Monday, May 18, 2009

Farming in Germany

"We're only truly secure when we can look out our kitchen window and see our food growing and our friends working nearby." -Bill Mollison

Just a quick note during a sunny afternoon in Bonn.

This is a wonderful place for farming and gardening - although I have not done such a great job learning the language - I have been able to go around and make friends all over the Organic and Biodynamic farming community of Bonn. My friends and I have arranged to have a large plot of land on an organic farm outside of Bonn and have turned it in to a little Permaculture garden complete with a giant potato patch, oats, buckwheat, an Iroquis Three Sisters mound corn and squash field and companion plants of all varieties.

The farming plot is next to a small woodlot with a semi abandoned apple orchard and a whole lot of wild edibles.

The day is auspicious and I am sure to get some more sun, some more wild food and some more fresh veggies out of the garden.
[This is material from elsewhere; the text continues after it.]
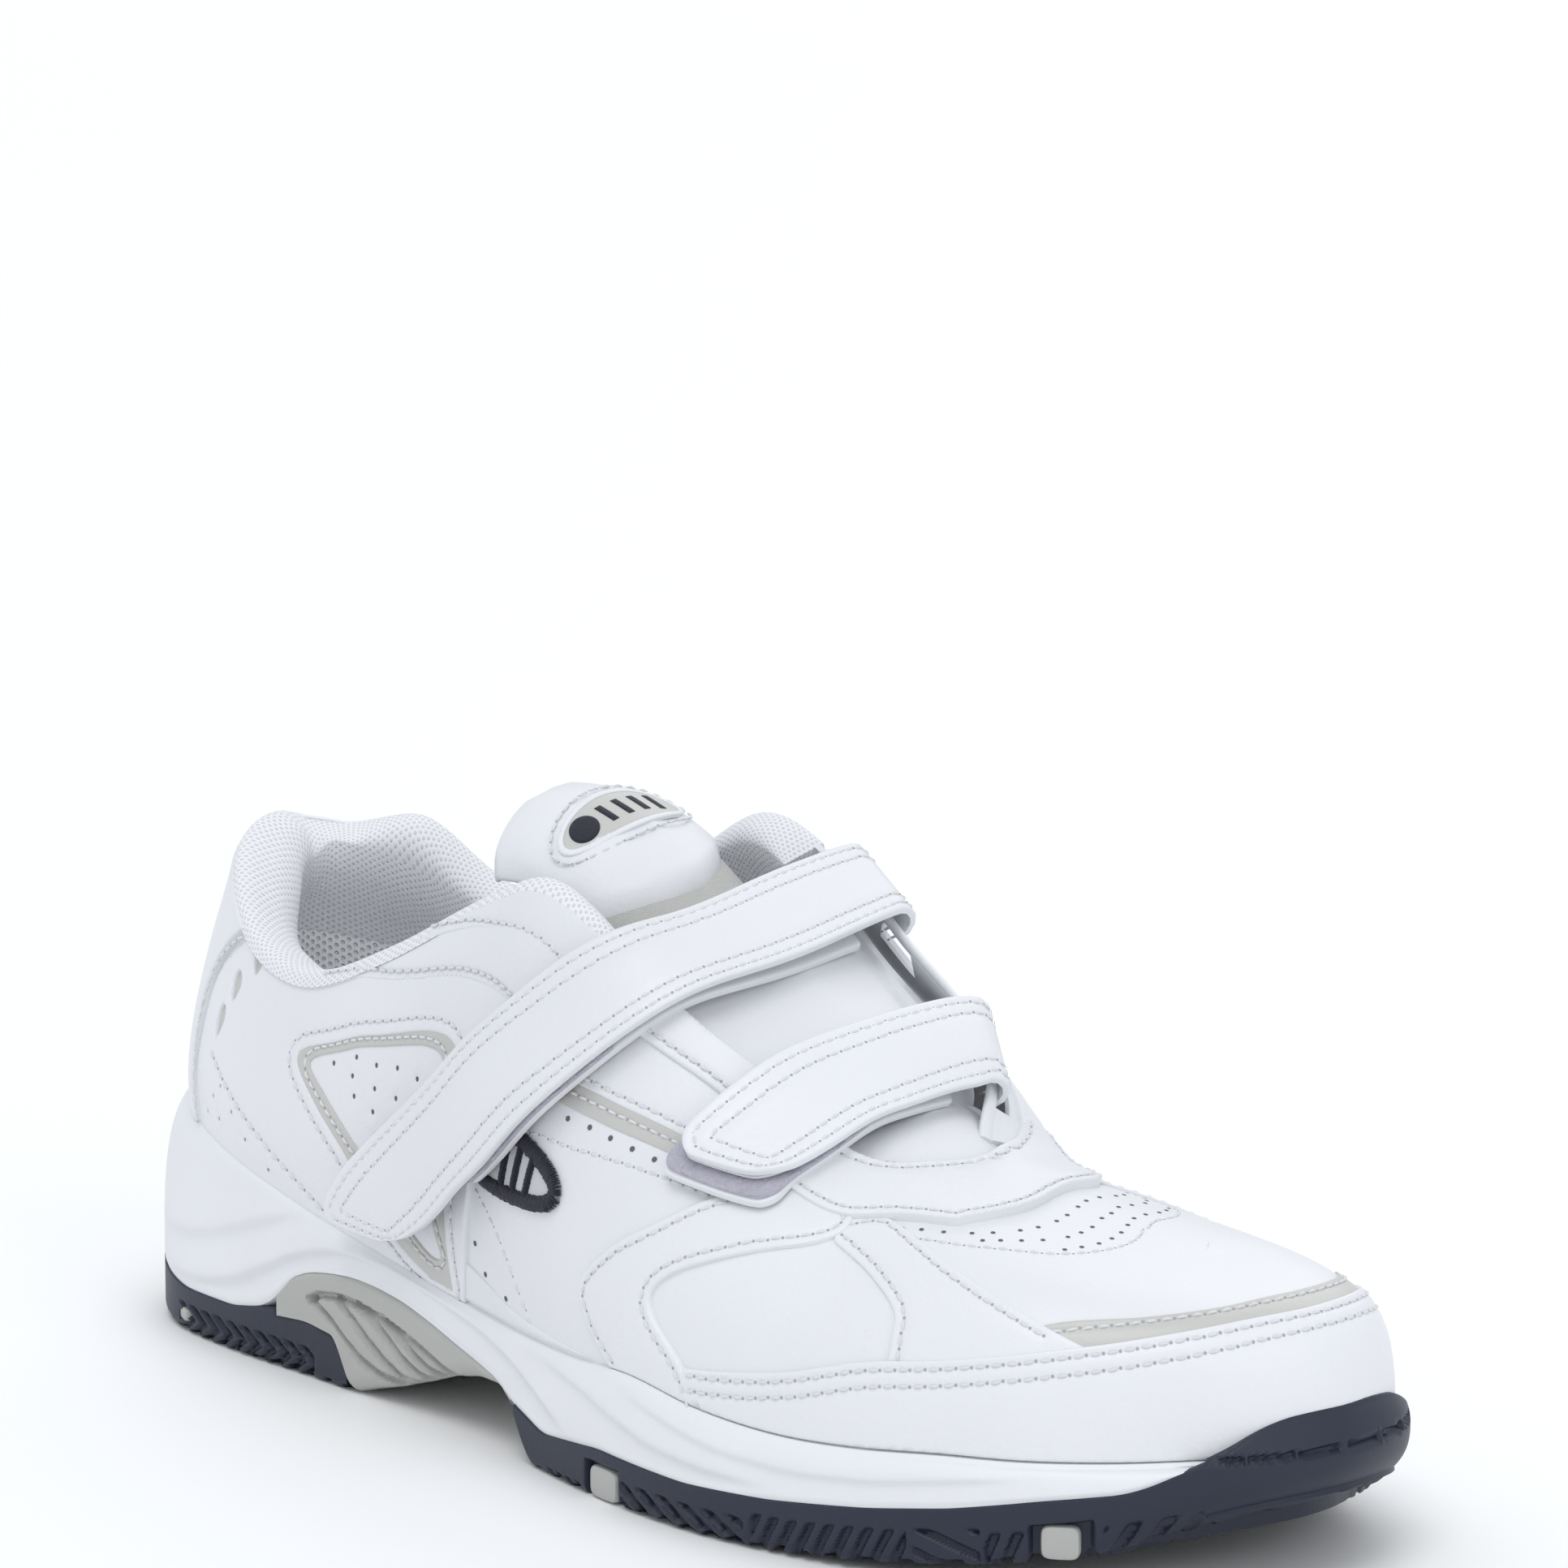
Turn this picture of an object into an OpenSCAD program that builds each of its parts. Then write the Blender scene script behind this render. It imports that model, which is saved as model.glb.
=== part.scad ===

More about Permaculture from Bill Molison's Urban Permaculture Guild.

Learn more about the Three Sisters companion planting from Renee's Garden website.

Learn more about companion planting from the No Dig Vegetable Garden.

More about biodynamic agriculture from the article Gardening by the Moon.


Cory's Dr Green Blog Posts:
Beekeeping
No Work Farming
Growing Organic



View Cory Whitney's profile on LinkedIn

Tuesday, May 12, 2009

Wild Dinner

Last night I had an excellent dinner of wild greens and flowers.

There is a perfect little country road outside of Bonn where wild edibles grow aplenty. It runs beside an old apple orchard near 'Gut Ostler' and along a hill leading up to one of their fields. The road has at least three wild hops plants, numb nettles and loads of small fresh dandelion leaves.

We walked out there and picked to our hearts content last night - intending to feed at least two more people my friend and I picked many bags full of hops shoots and dandelion greens. On the bike ride home we picked the first few flowers of the Elderberry bushes along the bike path. The Hops shoots were parboiled and then fried lightly in garlic and butter. The dandelion greens were fried with bacon and potatoes, spiced with chili.

For desert I mixed up a simple pancake batter with buckwheat flower (eggs, milk, little sugar little salt) which an Italian Farmer left at Biofach in Nuremberg. The flowers were pressed into the pancakes while they were still wet on top and then the stems were timmed off quickly before the pancake was flipped.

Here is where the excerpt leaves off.